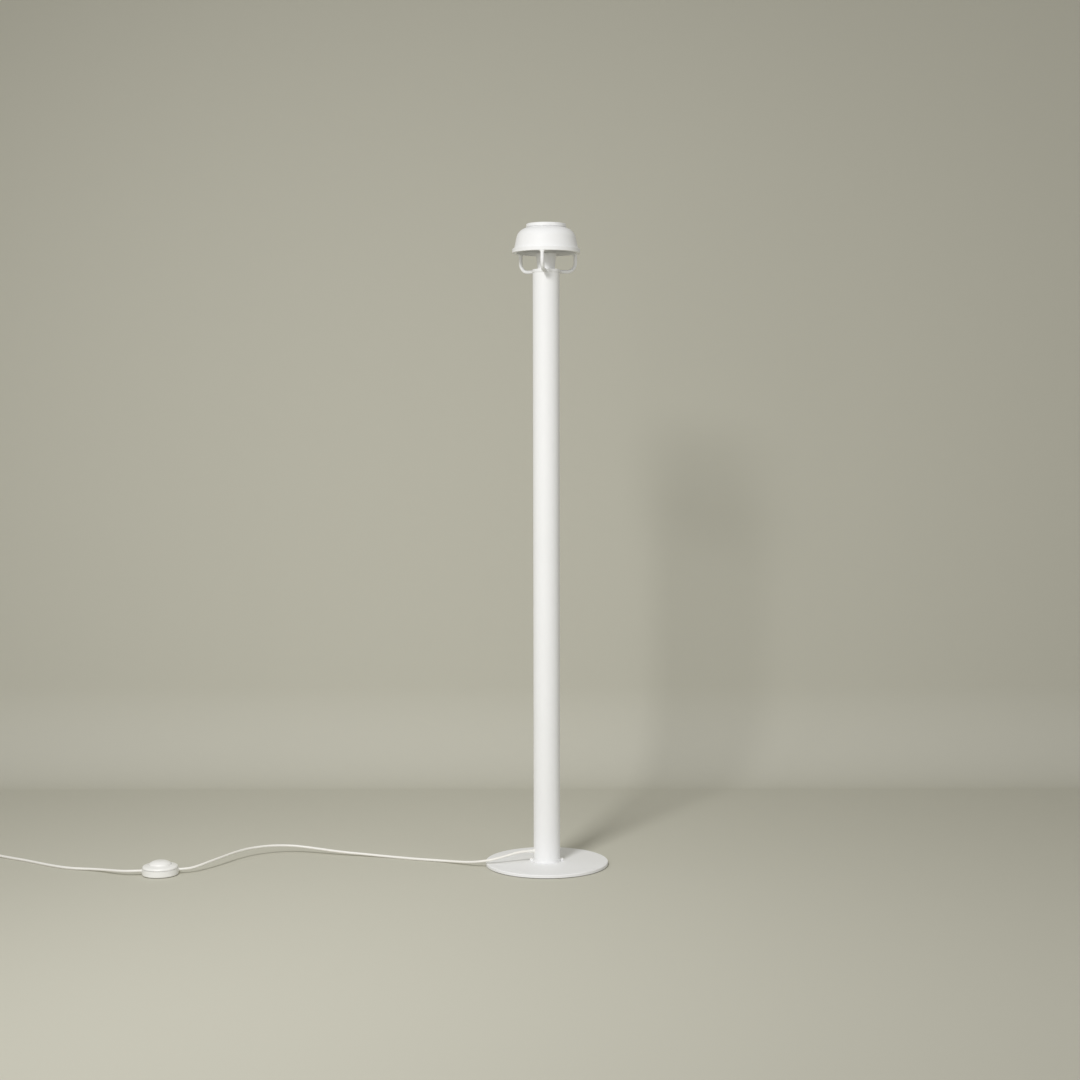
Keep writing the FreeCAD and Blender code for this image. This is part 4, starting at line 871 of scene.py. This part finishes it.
    def cup(self) -> None:
        """Tapered cup with its brim, and the lens and bezel in its mouth."""
        box, lens, bezel = Box.of("lamp_cup"), Box.of("led_lens"), Box.of("lens_bezel")
        seat, floor, bore, soft = lens.radius + SLIP, box.low.z + self.cup_floor, self.cup_bore, self.soft
        corners = [(ROD_BORE, box.low.z, 0), (self.cup_foot, box.low.z, 0.8 * MM), (box.radius, box.high.z, 0.5 * MM),
                   (seat, box.high.z, soft), (seat, lens.low.z, 0.1 * MM), (bore, lens.low.z, soft),
                   (bore, floor, 1 * MM), (ROD_BORE, floor, 0)]
        self.shop.piece("cup", [ring(corners, 160)], ["lamp_cup"])
        side = bezel.radius - self.bezel_width + SLIP
        hollow, brow = side - self.lens_wall, lens.high.z - self.lens_wall
        dish = [(0, brow, 0), (hollow, lens.low.z + self.lens_hollow, 1 * MM), (hollow, lens.low.z, soft),
                (lens.radius, lens.low.z, soft), (lens.radius, bezel.low.z, soft), (side, bezel.low.z, soft),
                (side, brow, self.lens_edge), (0, lens.high.z, 0)]
        self.shop.piece("lens", [solid(dish, 128, steps=8)], ["led_lens"])
        inner = side + 0.3 * MM
        frame = [(inner, bezel.low.z, 0.2 * MM), (bezel.radius, bezel.low.z, 0.2 * MM),
                 (bezel.radius, bezel.high.z, 0.4 * MM), (inner, bezel.high.z, 0.5 * MM)]
        self.shop.piece("bezel", [ring(frame, 128)], ["lens_bezel"])

    def build(self) -> None:
        """Makes the head's pieces."""
        self.cage()
        self.dome()
        self.cap()
        self.cup()


# ---------------------------------------------------------------- foot switch
@dataclass
class FootSwitch:
    """Housing, cover, button and spring of the switch in the lead."""

    shop: Workshop
    degrees: float = 17.0
    wall: float = 2.2 * MM
    seam: float = 15.4 * MM
    mouth: float = 25.0 * MM
    entry: float = 10.5 * MM
    bore: float = 3.15 * MM
    lip: float = 4.6 * MM
    side_height: float = 4.6 * MM
    slope: float = (8.4 - 4.6) / (39.3 - 25.0)
    skirt: float = 3.0 * MM
    stem: float = 5.0 * MM
    plunger: float = 3.0 * MM
    crown: float = 13.0 * MM
    wire: float = 0.6 * MM
    coil_radius: float = 8.0 * MM
    coil_turns: float = 2.5
    travel: float = 3.5 * MM

    @property
    def centre(self) -> Vector:
        """Its axis, on the floor."""
        at = Box.of("switch_base").middle
        return Vector((at.x, at.y, 0))

    def housing(self) -> None:
        """Lower housing with a lip round each entry of the lead, and the cover with its sloping top."""
        base, cover = Box.of("switch_base"), Box.of("switch_cover")
        radius = base.radius
        path = rounded([(0, base.low.z, 0), (radius, base.low.z, 2.6 * MM),
                        (radius, self.seam - 0.3 * MM, 0.6 * MM), (radius - 0.3 * MM, self.seam, 0)], steps=8)
        profile = np.concatenate([path, drawn_in(path, self.wall)[::-1]])
        profile[-1, 0] = 0.0
        shells = [lathe(profile, 160)]
        lip = ring([(self.bore, -1 * MM, 0), (self.lip, -1 * MM, 0), (self.lip, 0.5 * MM, 0.4 * MM),
                    (self.bore, 0.5 * MM, 0.25 * MM)], 48)
        for side in (0.0, 180.0):
            out = Matrix.Translation((radius, 0, self.entry)) @ Matrix.Rotation(math.pi / 2, 4, "Y")
            shells.append(lip.placed(Matrix.Rotation(math.radians(side), 4, "Z") @ out))
        place = turned(self.degrees, self.centre)
        self.shop.piece("switch_housing", [shell.placed(place) for shell in shells], ["switch_base"])
        rim, low, high = cover.radius, cover.low.z, cover.high.z
        side_top = low + self.side_height
        outer = rounded([(rim, low, 0), (rim, side_top, 4.5 * MM),
                         (self.mouth, side_top + self.slope * (rim - self.mouth), 0.6 * MM),
                         (self.mouth, high - 1.4 * MM, 0)], steps=8)
        inner = rounded([(self.mouth + 0.4 * MM, high - 2.2 * MM, 0), (rim - self.wall, side_top - 1.6 * MM, 2 * MM),
                         (rim - self.wall, low, 0)])
        profile = np.concatenate([outer, inner])
        self.shop.piece("switch_top", [lathe(profile, 160, looped=True).placed(place)], ["switch_cover"])

    def button(self) -> None:
        """Domed button over its stem."""
        box, cover = Box.of("switch_button"), Box.of("switch_cover")
        radius, top = self.mouth - 0.3 * MM, box.high.z
        foot = cover.low.z + self.skirt
        low, high = foot - 1 * MM, foot + 1 * MM
        top_shell = solid([(0, foot, 0), (radius, foot, 0.3 * MM), (radius, top - 5.8 * MM, 5 * MM),
                           (self.crown, top, 28 * MM), (0, top, 0)], 160, steps=14)
        stem = solid([(0, box.low.z, 0), (self.plunger, box.low.z, 0.5 * MM), (self.plunger, low, 0),
                      (self.stem, low, 0), (self.stem, high, 0), (0, high, 0)], 32)
        place = turned(self.degrees, self.centre)
        shells = [top_shell.placed(place), stem.placed(place)]
        self.shop.piece("push_button", shells, ["switch_button"], Body.BUTTON)

    def spring(self) -> None:
        """Return spring: a wire along a helix, its ring in the helix's own radial and binormal directions."""
        box = Box.of("button_spring")
        angle = np.linspace(0, TAU * self.coil_turns, 140)
        low, high = box.low.z + self.wire, box.high.z - self.wire
        radial = np.stack([np.cos(angle), np.sin(angle), np.zeros_like(angle)], axis=1)
        path = radial * self.coil_radius + np.outer(low + (high - low) * angle / angle[-1], [0, 0, 1])
        way = np.gradient(path, axis=0)
        way /= np.linalg.norm(way, axis=1)[:, None]
        coil = bar(path, radial, np.cross(way, radial), np.full((len(path), 2), self.wire), 12)
        made = self.shop.piece("return_spring", [coil.placed(turned(self.degrees, self.centre))], ["button_spring"])
        self.centre.x
        self.centre.y
        1 - (self.travel + SLIP) / (box.high.z - box.low.z)
        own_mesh(made)

    def build(self) -> None:
        """Makes the switch's pieces."""
        self.housing()
        self.button()
        self.spring()


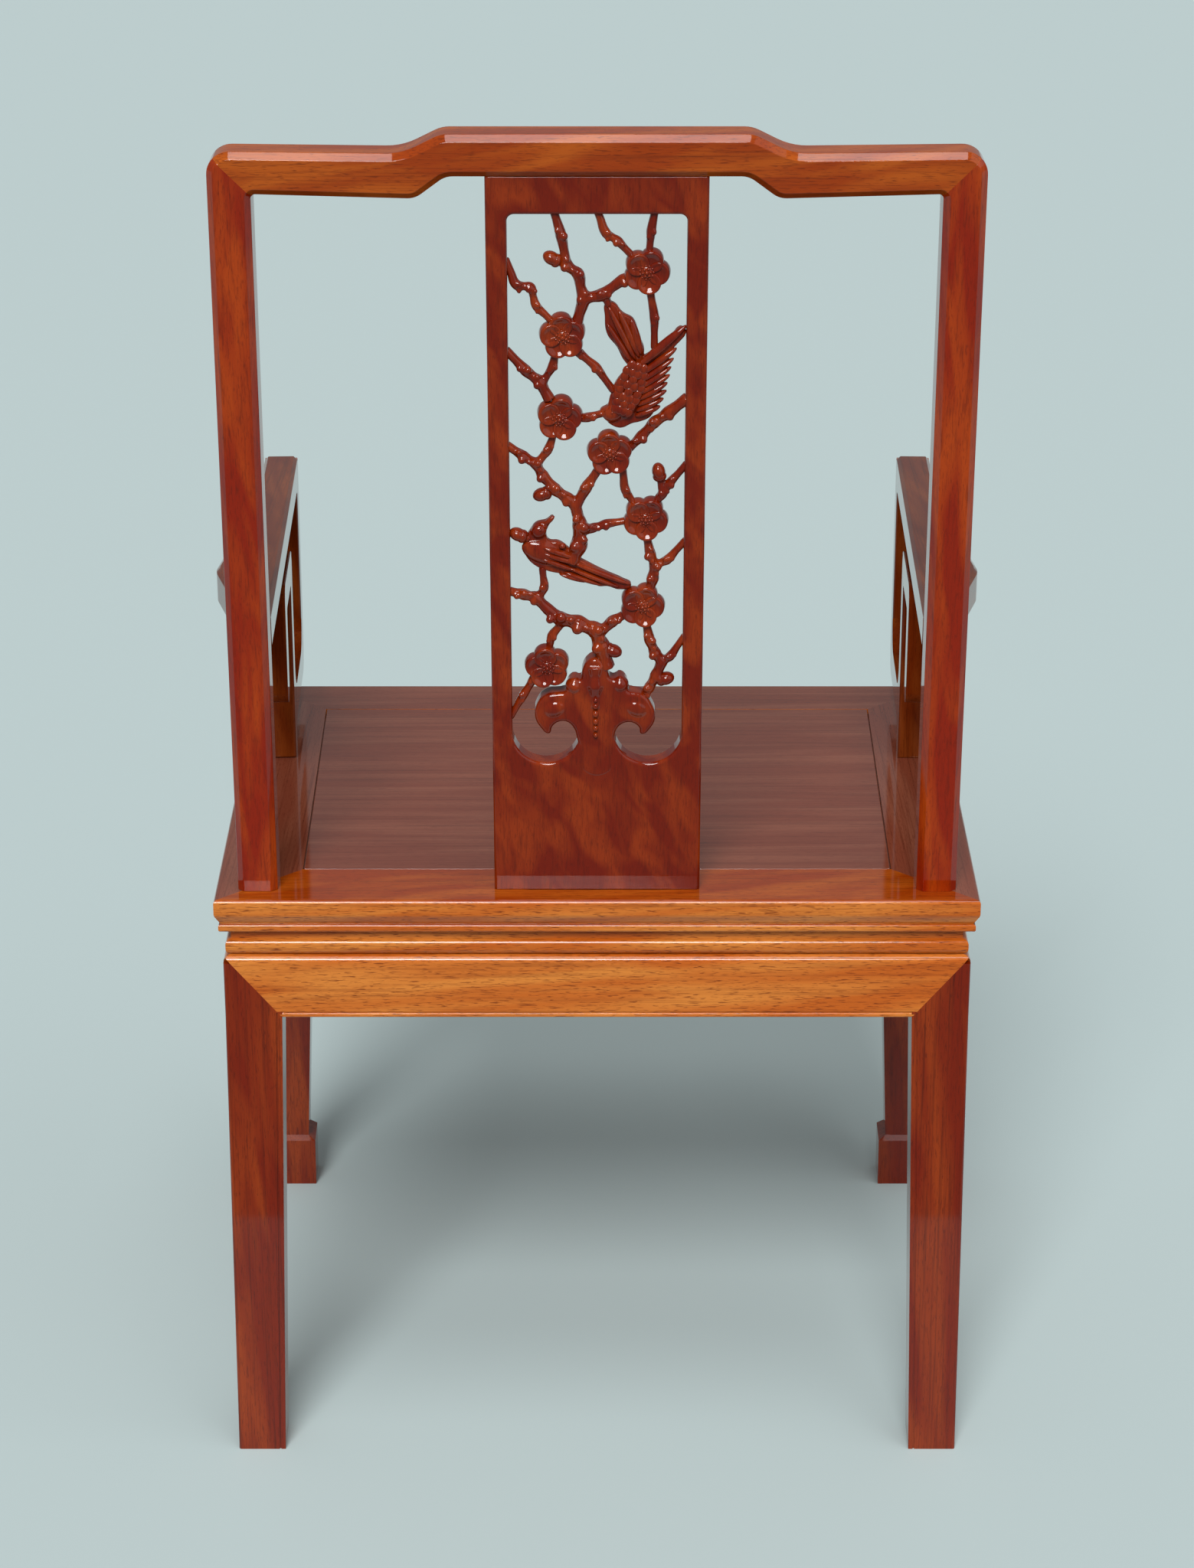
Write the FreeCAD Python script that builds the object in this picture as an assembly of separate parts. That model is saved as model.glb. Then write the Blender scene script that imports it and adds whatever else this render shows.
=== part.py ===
import FreeCAD, Part
import math
import os

# Chinese armchair in hardwood: mitred seat frame with a floating panel, waist and mitred aprons on
# four tapered legs, a raked back with a stepped crest rail and a pierced splat, and two scroll arms.
# Millimetres. X is the sitter's left, -Y the front, Z up, with the floor at zero.

# Seat frame and panel
seat_height = 460.0
seat_depth = 487.0
seat_rear_width = 558.0
seat_front_width = 585.0
frame_width = 62.0
frame_thickness = 26.0
edge_round = 3.0
edge_face_height = 12.0
edge_draw_in = 4.5
lip_height = 6.0
lip_proud = 1.8
panel_thickness = 12.0
panel_gap = 0.8
tongue_length = 8.0
tongue_thickness = 6.0
tongue_depth = 5.0
batten_width = 32.0
batten_thickness = 17.0
batten_dovetail = 4.0
batten_spacing = 190.0

# Waist and apron
waist_inset = 11.0
waist_height = 20.0
waist_thickness = 12.0
waist_bead_height = 12.0
waist_bead_proud = 4.0
waist_bead_round = 5.0
apron_height = 49.0
apron_thickness = 20.0
apron_top_round = 6.0
quirk_width = 1.2
quirk_depth = 1.0
bead_width = 3.4

# Legs
leg_inset = 5.0
leg_inset_floor = 2.0
leg_width = 42.0
leg_width_floor = 36.0
leg_edge_round = 2.0
front_ankle_width = 31.0
front_foot_width = 37.0
front_foot_height = 46.0
front_foot_ledge = 3.0

# Back: stiles and crest rail, all in one raked plane
stile_rear_inset = 18.0
stile_side_inset = 16.25
stile_draw_in = 3.0
stile_width = 29.0
stile_depth = 30.0
stile_chamfer = 4.5
rake_degrees = 4.95
back_rise = 547.0
crest_end_thickness = 29.0
crest_step = 11.5
crest_dip = 1.5
crest_under_dip = 3.0
crest_centre_thickness = 28.5
crest_step_outer = 130.0
crest_step_inner = 103.5
crest_under_outer = 121.5
crest_under_inner = 101.0
crest_rise_round = 45.0
crest_shoulder_round = 22.0
crest_under_round = 15.0
crest_corner_round = 16.0
crest_inner_round = 3.0

# Splat and its opening
splat_width = 150.0
splat_thickness = 14.0
splat_recess = 4.0
splat_chamfer = 1.5
splat_side_width = 14.5
splat_foot_height = 101.3
splat_head_height = 26.1
opening_corner_round = 5.0
stem_half_share = 0.205
carving_thickness = 11.0
carving_recess = 1.5
trunk_width = 8.5
bough_width = 6.8
twig_width = 5.2
flower_radius = 15.5
petal_sides = 8
petal_count = 5
petal_share = 0.42
knot_share = 0.62
knot_sides = 6
twig_taper_share = 0.85

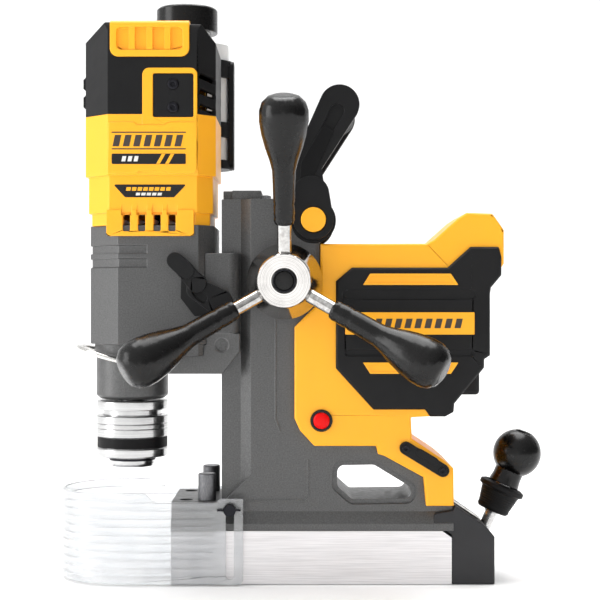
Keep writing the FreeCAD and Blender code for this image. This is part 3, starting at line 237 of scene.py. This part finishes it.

> _Your task_: Where a line in the material above holds "scene", copy that line.

> _Reply_:
Keep writing the FreeCAD and Blender code for this image. This is part 4, starting at line 871 of scene.py. This part finishes it.
Write the FreeCAD Python script that builds the object in this picture as an assembly of separate parts. That model is saved as model.glb. Then write the Blender scene script that imports it and adds whatever else this render shows.
Keep writing the FreeCAD and Blender code for this image. This is part 3, starting at line 237 of scene.py. This part finishes it.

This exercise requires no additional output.